■ EXERCISE PROMPT
Determine the number of lines containing the word "picture", and state that figure alone.

■ MATERIAL PROVIDED
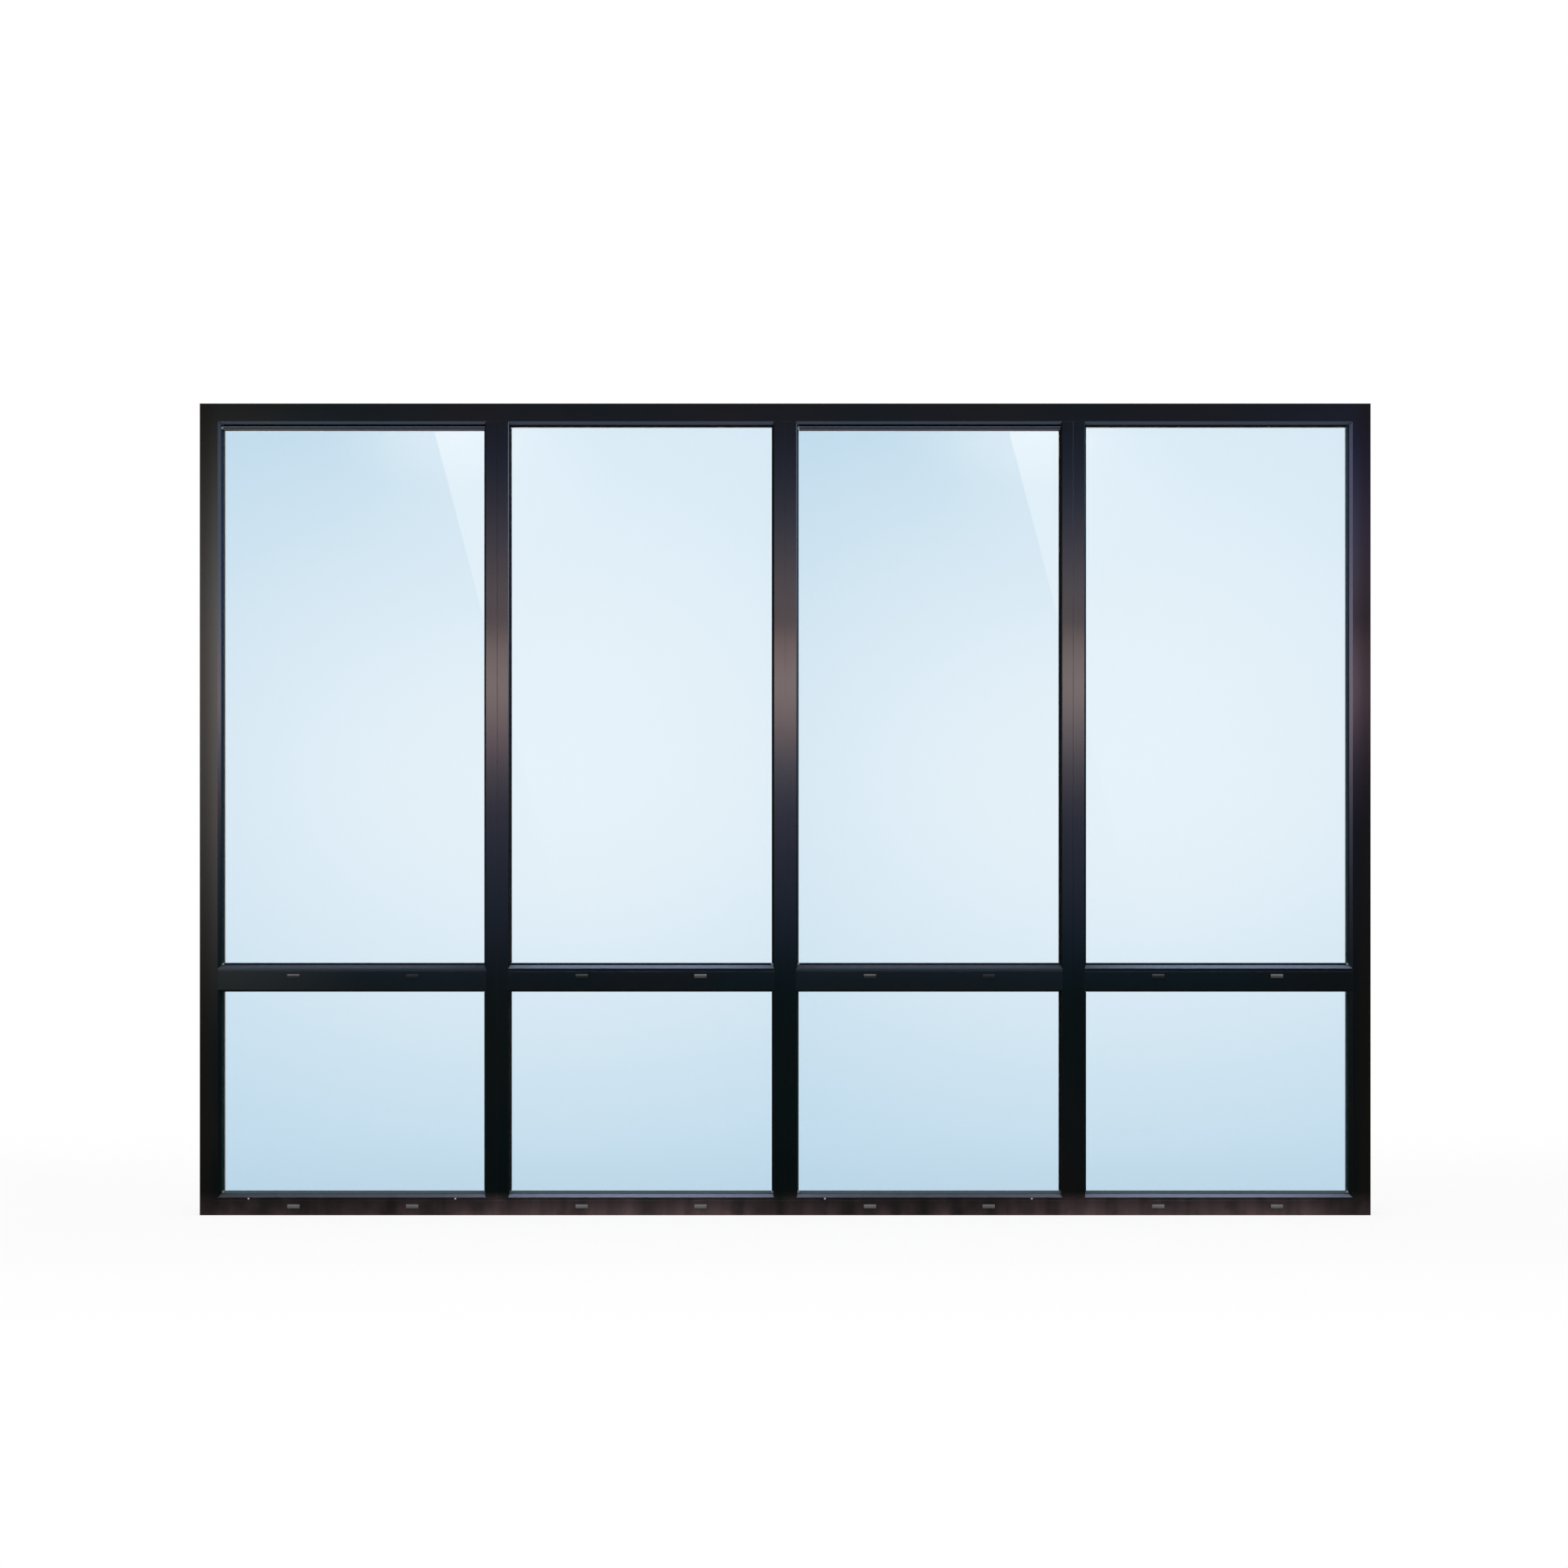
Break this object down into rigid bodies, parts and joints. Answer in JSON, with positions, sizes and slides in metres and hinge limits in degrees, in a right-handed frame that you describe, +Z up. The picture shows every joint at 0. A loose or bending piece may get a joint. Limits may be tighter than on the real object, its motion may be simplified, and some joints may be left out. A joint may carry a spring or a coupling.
{
  "type": "fixed picture window",
  "caption": "Fixed picture window: dark thermally broken aluminium frame, tall insulating panes over low ones in equal bays, with hooded drain caps.",
  "frame": {"origin": "on the sill's flat underside, in the middle of its length, on the line of the fixing screws 16 mm in from the room face", "axes": "+X along the width to the right as seen from the weather side, +Y from the weather side to the room, +Z up"},
  "size_m": [3, 0.075, 2.08],
  "materials": {
    "frame_metal": "satin dark bronze powder coat on extruded aluminium",
    "glass": "clear insulating glass with a pale blue cast",
    "gasket": "black extruded rubber, matt",
    "thermal_strip": "black glass-filled plastic, matt",
    "spacer": "mill-finish bent bar",
    "drain_cap": "grey moulded plastic, matt",
    "setting_block": "black moulded plastic"
  },
  "bodies": {
    "root": {"bay_1_beads": "frame_metal", "bay_2_beads": "frame_metal", "bay_3_beads": "frame_metal", "bay_4_beads": "frame_metal", "frame_level_thermal_strips": "thermal_strip", "frame_upright_thermal_strips": "thermal_strip", "head_back": "frame_metal", "head_front": "frame_metal", "left_jamb_back": "frame_metal", "left_jamb_front": "frame_metal", "lower_glass_1": "glass", "lower_glass_2": "glass", "lower_glass_3": "glass", "lower_glass_4": "glass", "lower_spacers": "spacer", "mullion_centre_back": "frame_metal", "mullion_centre_front": "frame_metal", "mullion_left_back": "frame_metal", "mullion_left_front": "frame_metal", "mullion_right_back": "frame_metal", "mullion_right_front": "frame_metal", "mullion_thermal_strips": "thermal_strip", "right_jamb_back": "frame_metal", "right_jamb_front": "frame_metal", "room_gaskets": "gasket", "setting_blocks": "setting_block", "sill_back": "frame_metal", "sill_drain_caps": "drain_cap", "sill_front": "frame_metal", "transom_1_back": "frame_metal", "transom_1_front": "frame_metal", "transom_2_back": "frame_metal", "transom_2_front": "frame_metal", "transom_3_back": "frame_metal", "transom_3_front": "frame_metal", "transom_4_back": "frame_metal", "transom_4_front": "frame_metal", "transom_drain_caps": "drain_cap", "transom_thermal_strips": "thermal_strip", "upper_glass_1": "glass", "upper_glass_2": "glass", "upper_glass_3": "glass", "upper_glass_4": "glass", "upper_spacers": "spacer", "weather_gaskets": "gasket"}
  },
  "joints": []
}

■ WRITTEN ANSWER
3